Two of these are of particular note:  The final example dates back to 1919; and the penultimate example uses the phrase metaphorically (or more metaphorically, if you prefer).

As a child, I’m sure I would have found all of these examples quite puzzling and would have asked, “If ‘bachelor’ means ‘unmarried man,’ then how can there be a ‘married bachelor?’”

The issue here is compositionality.  How do we understand the meaning of phrases like ‘the brown cow’ or ‘the married bachelor’?  It can’t be the way Fodor (1998, p. 99) explains it.  Here’s what Fodor says, except I have substituted throughout ‘married’ for ‘brown’ and ‘bachelor’ for ‘cow’.  You will note that what makes reasonable sense for ‘the brown cow’ is incoherent for ‘the married bachelor’. 

Compositionality argues that ‘the married bachelor’ picks out, a certain bachelor; viz. the married one.  It’s because ‘married’ means married that it’s the married bachelor that ‘the married bachelor’ picks out.  If English didn’t let you use ‘married’ context-independently to mean married and ‘bachelor’ context-independently to mean bachelor, it couldn’t let you use ‘the married bachelor’ to specify a married bachelor without naming it.

It’s clear that something that distinguishes the uses documented above from the more usual UNMARRIED MAN (more or less) uses.  I was tempted to say that the more usual uses are literal as opposed to figurative (metaphorical?).  Yes, but as has been pointed out, while it may be literally correct to say that the Pope is a bachelor, it feels like an incorrect usage.

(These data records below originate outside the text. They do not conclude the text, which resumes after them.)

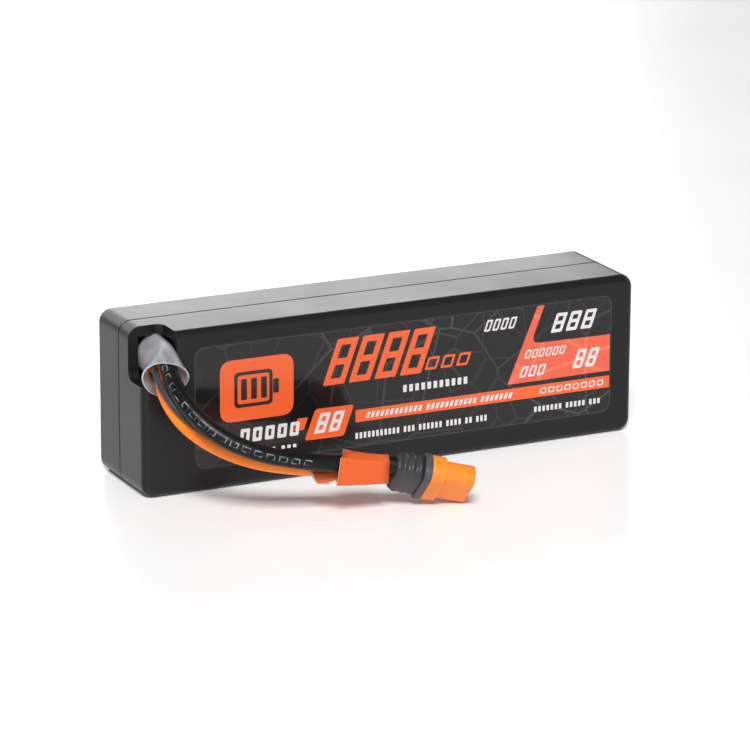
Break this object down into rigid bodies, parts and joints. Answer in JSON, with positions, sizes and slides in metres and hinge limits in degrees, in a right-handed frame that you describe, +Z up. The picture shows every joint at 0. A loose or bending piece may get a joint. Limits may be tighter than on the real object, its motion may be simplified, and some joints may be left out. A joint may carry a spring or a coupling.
{
  "type": "lipo battery pack",
  "caption": "Black hard-case lithium polymer battery pack with an orange and white printed label film, short black and orange silicone leads and an orange two-pole connector lying beside it.",
  "frame": {"origin": "Bottom centre of the hard case, on the surface it stands on.", "axes": "+X along the case, away from the end where the leads come out; +Y through the case, away from the labelled side; +Z up."},
  "size_m": [0.0971, 0.0495, 0.0293],
  "materials": {
    "black_case": "satin black moulded plastic",
    "printed_film": "gloss black printed film with orange and white printing",
    "pouch_foil": "satin aluminium laminate pouch",
    "nickel_tab": "bright nickel-plated strip",
    "aluminium_tab": "bright aluminium strip",
    "yellow_tape": "amber polyimide tape",
    "grey_foam": "fine closed-cell foam",
    "green_board": "dark green solder-resist board",
    "fibre_sheet": "dark grey fibre insulation",
    "black_epoxy": "matt black component body",
    "capacitor_ceramic": "tan ceramic",
    "solder": "bright solder",
    "boot_grey": "matt dark grey moulding",
    "cap_grey": "satin grey moulding",
    "orange_housing": "satin orange moulding",
    "gold_contact": "gold-plated contact",
    "black_silicone": "soft black silicone insulation",
    "orange_silicone": "soft orange silicone insulation",
    "grey_insulation": "thin grey insulation",
    "clear_tube": "frosted clear shrink tubing",
    "orange_sticker": "satin orange sticker"
  },
  "bodies": {
    "root": {"front_shell": "black_case", "rear_shell": "black_case", "front_label": "printed_film", "front_cell": "pouch_foil", "rear_cell": "pouch_foil", "front_cell_positive_tab": "aluminium_tab", "front_cell_negative_tab": "nickel_tab", "rear_cell_positive_tab": "aluminium_tab", "rear_cell_negative_tab": "nickel_tab", "cell_tape": "yellow_tape", "front_foam": "grey_foam", "rear_foam": "grey_foam", "end_foam": "grey_foam", "circuit_board": "green_board", "insulation_sheet": "fibre_sheet", "controller_chip": "black_epoxy", "power_transistors": "black_epoxy", "chip_resistors": "black_epoxy", "chip_capacitors": "capacitor_ceramic", "balance_resistors": "black_epoxy", "thermistor": "black_epoxy", "power_solder_joints": "solder", "data_solder_joint": "solder", "tab_solder_joints": "solder", "connector_boot": "boot_grey", "connector_cap": "cap_grey", "connector_housing": "orange_housing", "positive_contact": "gold_contact", "negative_contact": "gold_contact", "data_contact": "gold_contact", "negative_lead": "black_silicone", "positive_lead": "orange_silicone", "data_lead": "grey_insulation", "clear_sleeve": "clear_tube", "lead_wrap": "orange_sticker"}
  },
  "joints": []
}
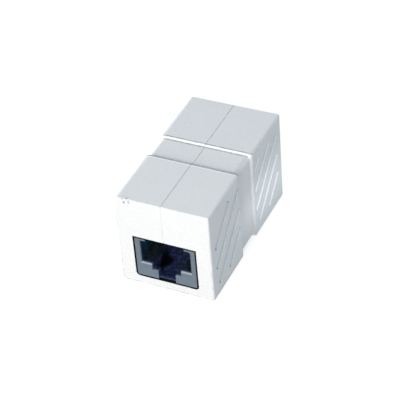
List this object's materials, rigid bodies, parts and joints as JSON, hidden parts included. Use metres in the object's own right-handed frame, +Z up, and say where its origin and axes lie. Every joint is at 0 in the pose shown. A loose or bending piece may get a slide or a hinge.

Well, it just goes on and on.  At this point, of course, apoplectic sputtering occurs to the effect that these are metaphorical uses and should be swept under the rug where all inconvenient counterexamples are kept and need never be dealt with.  But speaking of KEEP, as Fodor (pp. 49-56) points out, Jackendoff’s program (though not in so many words) to accommodate things like this by proliferating definitions of KEEP.  Fodor characterizes this as just so much more messy than thinking that KEEP just means keep.  I agree.